Some in Villisca believe because the crime has never been solved the spirits of the victims can’t rest and they are still in the house.
Since that night in 1912 several people have reported seeing paranormal activity in the house. In 1930 newlyweds Bonnie and Homer Ritner rented the house for a short time. That is until Bonnie told her new husband she saw the image of a man with an axe standing at the end of the bed.
Another couple who purchased the home reported seeing a door open and close by itself. Later neighbors reported hearing a noise around 3 a.m. and looked out to see the couple running down the street in their nightclothes.

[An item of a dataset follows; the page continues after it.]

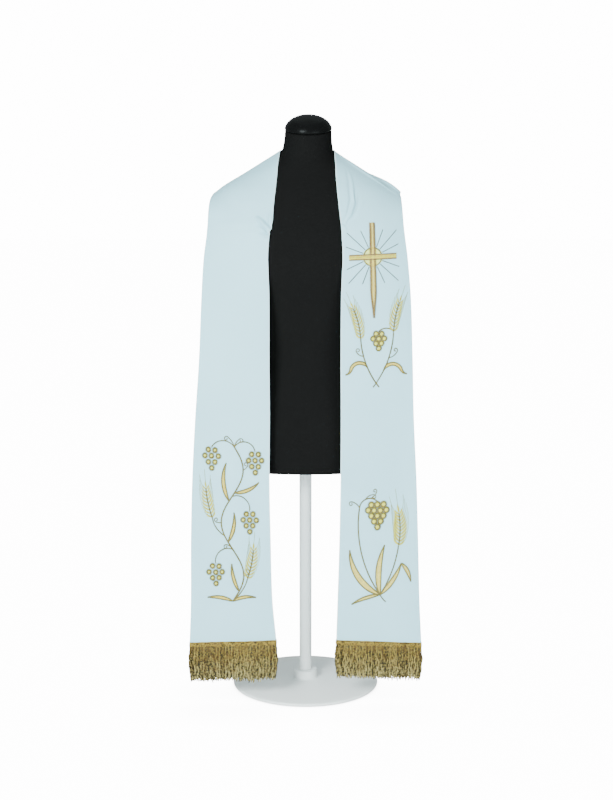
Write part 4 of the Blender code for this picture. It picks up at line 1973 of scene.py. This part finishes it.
    def make_heading(self, tree: bpy.types.NodeTree, finishes: FinishBook) -> bpy.types.Object:
        """The braid: straight cords at its edges and over its back, with a plait between.

        Args:
            tree: the group that makes cords.
            finishes: the materials.

        Returns:
            The dressed heading.
        """
        share = np.linspace(-0.5, 0.5, 240)
        points, forward, length = self.hem(share)
        run = (share + 0.5) * length
        laid = [(below, np.full_like(run, proud), radius, tone) for below, proud, radius, tone in self.braid]
        for k in range(self.plait_cords):
            turn = 2 * np.pi * (run / self.plait_length + k / self.plait_cords)
            below = self.plait_middle + self.plait_reach * np.sin(turn)
            laid.append((below, 2.2 + 0.5 * np.sin(2 * turn + k * np.pi), 0.85, 0.62))
        cords = []
        for k, (below, proud, radius, tone) in enumerate(laid):
            for face, phase in ((1, 0.7), (-1, 2.1)):
                path = points + forward * (proud * face)[:, None]
                path[:, 2] -= below + 0.15 * np.sin(share * 2 * math.pi * 9 + k * 1.7)
                shown = np.clip(tone + 0.3 * smooth_noise(run, 40 + k, 7.0), 0, 1)
                cords.append((path, np.full_like(run, radius), shown, k * 1.9 + phase))
        numbers = {"Step": 0.0011, "Turns per metre": 130.0, "Groove": 0.72}
        return self.lay("heading", cords, tree, finishes.braid, numbers)


@dataclass
class DressForm:
    """The limbless form in its jersey cover, with its lacquered neck cap."""

    sides: int = 144
    row_height: float = 7.0
    edge_rounding: float = 4.0
    cap_radius: float = 47.0
    cap_height: float = 30.0
    cap_sides: int = 96
    rim_radius: float = 2.5
    rim_inset: float = 2.9
    rim_height: float = 3.6

    def level_ring(self, height: float, inset: float = 0.0, drop: float = 0.0) -> np.ndarray:
        """The points of one level.

        Args:
            height: the level's height.
            inset: how far inside the surface they lie.
            drop: how far they are lowered.

        Returns:
            The ring of points.
        """
        centre, middle, half_width, half_depth, power, tilt = (float(v) for v in FORM.level(height))
        angles = np.linspace(0, 2 * np.pi, self.sides, endpoint=False)
        cosine, sine = np.cos(angles), np.sin(angles)
        x = (half_width - inset) * np.sign(cosine) * np.abs(cosine) ** (2 / power)
        y = (half_depth - inset) * np.sign(sine) * np.abs(sine) ** (2 / power)
        z = height - drop + y * math.tan(tilt)
        return np.column_stack([centre + x, middle + y, z])

    def make_body(self, finishes: FinishBook) -> bpy.types.Object:
        """The torso and neck, with a rounded lower edge.

        Args:
            finishes: the materials.

        Returns:
            The dressed body.
        """
        count = round((FORM.top - FORM.bottom) / self.row_height)
        heights = np.linspace(FORM.bottom + self.edge_rounding, FORM.top, count)
        rings = []
        for angle in (90, 60, 30):
            inset = self.edge_rounding * (1 - math.cos(math.radians(angle)))
            below = self.edge_rounding * math.sin(math.radians(angle))
            rings.append(self.level_ring(heights[0], inset, below))
        rings += [self.level_ring(height) for height in heights]
        stack = np.array(rings)
        around = distances_round(stack)
        around *= np.mean(around[:, -1]) / around[:, -1:]
        uv = loft_uv(around, stack[:, 0, 2])
        uv += [(x, y) for x, y, _ in reversed(stack[0])]
        uv += [(x, y) for x, y, _ in stack[-1]]
        points = stack.reshape(-1, 3)
        piece = new_piece("form_body", points, loft(stack), finishes.jersey, np.array(uv) * MM, 50)
        return dress(piece, ("dress_form",))

    def make_cap(self, finishes: FinishBook) -> bpy.types.Object:
        """The dome with its rolled rim over a narrow groove, square on the neck's tilted top.

        Args:
            finishes: the materials.

        Returns:
            The dressed cap.
        """
        rolled = self.cap_radius - self.rim_inset
        dome = arc((0.0, 0.0), (self.cap_radius, self.cap_height), 90, 8.3, 22)
        rim = arc((rolled, self.rim_height), (self.rim_radius, self.rim_radius), 17, -90, 8)
        groove = [(rolled, 0.0), (0.0, 0.0)]
        points, faces = turned([(0.0, self.cap_height), *dome[1:], *rim[1:], *groove], self.cap_sides)
        centre, middle, _, _, _, tilt = (float(v) for v in FORM.level(FORM.top))
        lean = np.array(Matrix.Rotation(tilt, 3, "X"))
        placed = (points + [0, 0, SEAM_GAP]) @ lean.T + [centre, middle, FORM.top]
        piece = new_piece("form_neck_cap", placed, faces, finishes.lacquer, sharp_angle=50)
        return dress(piece, ("neck_cap",))


@dataclass
class Stand:
    """The pole with its flange, and the round foot."""

    pole_radius: float = 12.5
    flange_radius: float = 45.0
    flange_thickness: float = 4.0
    flange_rounding: float = 0.8
    weld: float = 3.0
    foot_radius: float = 150.0
    foot_edge: float = 7.0
    foot_crown: float = 12.0
    foot_bevel: float = 18.0
    boss_radius: float = 24.0
    boss_height: float = 30.0
    boss_rounding: float = 3.0
    boss_clearance: float = 2.0
    crown_start: float = 20.0
    crown_drop: float = 0.4
    sides: int = 96

    def make_pole(self, finishes: FinishBook) -> bpy.types.Object:
        """The pole and its flange, with softened edges and a weld at the corner.

        Args:
            finishes: the materials.

        Returns:
            The dressed pole.
        """
        top = FORM.bottom - SEAM_GAP
        under = top - self.flange_thickness
        soft, weld = self.flange_rounding, self.weld
        profile = [(0.0, top), (self.flange_radius - soft, top)]
        profile += arc((self.flange_radius - soft, top - soft), (soft, soft), 90, 0, 3)[1:]
        profile += arc((self.flange_radius - soft, under + soft), (soft, soft), 0, -90, 3)
        profile += arc((self.pole_radius + weld, under - weld), (weld, weld), 90, 180, 5)
        profile += [(self.pole_radius, self.boss_height + SEAM_GAP), (0.0, self.boss_height + SEAM_GAP)]
        points, faces = turned(profile, self.sides)
        piece = new_piece("stand_pole", points, faces, finishes.steel)
        return dress(piece, ("pole",))

    def make_foot(self, finishes: FinishBook) -> bpy.types.Object:
        """The foot: a low crown, a rounded edge and the boss that the pole stands in.

        Args:
            finishes: the materials.

        Returns:
            The dressed foot.
        """
        rounding = self.foot_edge / 2
        soft = self.boss_rounding
        knee = (self.foot_radius - self.foot_bevel, (self.foot_crown + self.foot_edge) / 2)
        profile = [(0.0, self.boss_height), (self.pole_radius + self.boss_clearance, self.boss_height)]
        profile += arc((self.boss_radius - soft, self.boss_height - soft), (soft, soft), 90, 0, 5)
        profile += arc((self.boss_radius + soft, self.foot_crown + soft), (soft, soft), 180, 270, 5)
        profile += [(self.boss_radius + self.crown_start, self.foot_crown - self.crown_drop), knee]
        profile += arc((self.foot_radius - rounding, rounding), (rounding, rounding), 90, -90, 10)
        profile.append((0.0, 0.0))
        points, faces = turned(profile, self.sides)
        piece = new_piece("stand_foot", points, faces, finishes.steel)
        return dress(piece, ("foot",))


@dataclass
class Studio:
    """Camera, soft lights, pale floor and white surroundings, in metres.

    The camera sees the surroundings and the floor at strengths of their own, so that both are white.
    """

    distance: float = 3.2
    pitch: float = 10.0
    target: Place = (0.002, -0.125, 0.62)
    lit: Place = (0.0, 0.0, 0.65)
    metres_per_pixel: float = 0.00195
    frame_height: int = 800
    sensor: float = 36.0
    tint: Colour = (0.86, 0.985, 1.0)
    surroundings: float = 0.5
    surroundings_seen: float = 15.0
    floor_seen: float = 16.0
    floor_reach: float = 12.0

    def make_camera(self) -> None:
        """The camera, looking slightly down on the fronts."""
        camera = bpy.data.cameras.new("camera")
        camera.sensor_width = self.sensor
        camera.lens = self.sensor * self.distance / (self.metres_per_pixel * self.frame_height)
        camera.clip_end = 100.0
        holder = bpy.data.objects.new("camera", camera)
        tilt = math.radians(self.pitch)
        back = Vector((0.0, -math.cos(tilt), math.sin(tilt)))
        holder.location = Vector(self.target) + back * self.distance
        holder.rotation_euler = (math.pi / 2 - tilt, 0.0, 0.0)
        bpy.context.scene.collection.objects.link(holder)
        bpy.context.scene.camera = holder

    def make_light(
        self, name: str, place: Place, size: Point, power: float, mirrored: bool = True
    ) -> None:
        """One soft area light that faces the middle of the stole.

        Args:
            name: the light's name.
            place: where it stands, in metres.
            size: its width and height, in metres.
            power: in watts.
            mirrored: whether glossy surfaces show it.
        """
        light = bpy.data.lights.new(name, "AREA")
        light.shape = "RECTANGLE"
        light.size, light.size_y = size
        light.energy = power
        light.color = self.tint
        holder = bpy.data.objects.new(name, light)
        holder.location = place
        holder.visible_glossy = mirrored
        holder.rotation_euler = (Vector(self.lit) - Vector(place)).to_track_quat("-Z", "Y").to_euler()
        bpy.context.scene.collection.objects.link(holder)

    def make_world(self) -> None:
        """White surroundings, brighter to the camera than they light."""
        world = bpy.data.worlds.new("surroundings")
        world.use_nodes = True
        bpy.context.scene.world = world
        tree = Tree(world.node_tree)
        seen = tree.node("ShaderNodeLightPath", {}, {}, "Is Camera Ray")
        lighting = {"Color": (*self.tint, 1.0), "Strength": self.surroundings}
        white = {"Color": (1.0, 1.0, 1.0, 1.0), "Strength": self.surroundings_seen}
        soft = tree.node("ShaderNodeBackground", {}, lighting)
        bright = tree.node("ShaderNodeBackground", {}, white)
        both = tree.node("ShaderNodeMixShader", {}, {0: seen, 1: soft, 2: bright})
        tree.node("ShaderNodeOutputWorld", {}, {"Surface": both})

    def make_floor(self) -> None:
        """A plain pale floor, as white to the camera as its surroundings but for painted contact shadows."""
        surface = Surface("pale_floor")
        paint = {"Base Color": (0.93, 0.93, 0.935, 1.0), "Roughness": 0.7}
        lit = surface.node("ShaderNodeBsdfPrincipled", {}, paint)
        # the camera sees an emission darkened by ambient occlusion near the stand: a painted contact shadow
        near = surface.node("ShaderNodeAmbientOcclusion", {"samples": 4}, {"Distance": 0.16}, "AO")
        glow = surface.mix(near, (0.25, 0.25, 0.255), (1.0, 1.0, 1.0))
        white = surface.node("ShaderNodeEmission", {}, {"Color": glow, "Strength": self.floor_seen})
        seen = surface.node("ShaderNodeLightPath", {}, {}, "Is Camera Ray")
        both = surface.node("ShaderNodeMixShader", {}, {0: seen * 0.9, 1: lit, 2: white})
        surface.node("ShaderNodeOutputMaterial", {}, {"Surface": both})
        reach = self.floor_reach / MM
        corners = [(-reach, -reach, 0), (reach, -reach, 0), (reach, reach, 0), (-reach, reach, 0)]
        floor = new_piece("floor", np.array(corners), [(0, 1, 2, 3)], surface.material)

    def make(self) -> None:
        """Everything round the object."""
        self.make_camera()
        self.make_world()
        self.make_floor()
        self.make_light("key", (-1.5, -2.9, 2.0), (1.1, 1.1), power=241.0)
        self.make_light("fill", (2.0, -2.8, 1.0), (1.8, 1.8), power=76.0)
        self.make_light("top", (0.0, 0.4, 3.2), (2.2, 2.2), power=12.0)
        self.make_light("rim", (-0.1, -3.6, 1.0), (2.4, 0.25), power=26.0)
        self.make_light("back", (0.8, 3.3, 1.9), (2.0, 2.0), power=60.0, mirrored=False)


def main() -> None:
    """Build the looks around the frame."""
    logging.basicConfig(level=logging.INFO, format="%(message)s")
    Studio().make()
    finishes = make_finishes()
    stitches = stitch_tree()
    cords = cord_tree()

    form = DressForm()
    form.make_body(finishes)
    form.make_cap(finishes)
    stand = Stand()
    stand.make_pole(finishes)
    stand.make_foot(finishes)

    left = ClothSurface("left_cloth", 1, LEFT_SECTIONS, LEFT_CREASES)
    right = ClothSurface("right_cloth", -1, RIGHT_SECTIONS, RIGHT_CREASES)
    designs = (
        (Hoop("rayed_cross", left, anchor=(129.7, 897.8)), cross_design()),
        (Hoop("vine", right, anchor=(-136.8, 211.4), stretch=1.045), vine_design()),
        (Hoop("wheat_and_leaves", left, anchor=(172.6, 224.8), stretch=1.06), sprig_design()),
    )
    sewn: dict[str, list[bpy.types.Object]] = {left.name: [], right.name: []}
    for hoop, motifs in designs:
        for motif in motifs:
            motif.draw(hoop)
        sewn[hoop.cloth.name] += hoop.sew(stitches, finishes)
    halves = (
        StoleHalf(left, "left_half", cut=(0.201, 1.169), cut_area=0.1683, fringe_length=67.5),
        StoleHalf(right, "right_half", cut=(0.2025, 1.166), cut_area=0.1683, fringe_length=72.0),
    )
    for half in halves:
        surface = half.surface
        cloth = half.make(finishes)
        fringe = BullionFringe(surface, half.node.replace("half", "fringe"), half.fringe_length)
        strands = fringe.make_strands(cords, finishes)
        heading = fringe.make_heading(cords, finishes)


if __name__ == "__main__":
    main()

Years later two young girls living in the house told their parents they heard the sounds of children sobbing and crying in the night. The father didn’t believe it until one evening while sitting at the kitchen table sharpening his pocketknife the knife suddenly flew from his hands. He packed up his family and left that night.
Darwin Linn purchased the house in 1994 and began restoring it to its original condition. In 1997 the Iowa Historic Preservation Alliance awarded Linn and the house the “Preservation at its Best” award and a year later the Moore home was added to the National Register of Historic Places.
Don Alcorn of Walnut Grove, Minn., toured the house recently and although he didn’t see an apparitions he said, “It was interesting but spooky too.”
Linn said he knows the spirits of the Moore family are still in the house. “The balls (in the kid’s room) roll around and doors open and bang shut by themselves.” He said on one occasion those spirits let him know they didn’t like something. “One time I was upstairs and I picked up a handful of quarters off the bed. People were putting money around and then they’d go back and see if it has been moved. I started down the steps and I had the money in my hand. About half way down, the closet door just went ‘bang, bang, bang’. I stopped and turned around and thought I’ll just put this in the sugar bowl.”
Although he’s the owner of the Ax Murder House Linn said he’s not the boss. “I own the house but I still think Sarah Moore is in charge. And I get a good feeling when I say that. It’s still their home.”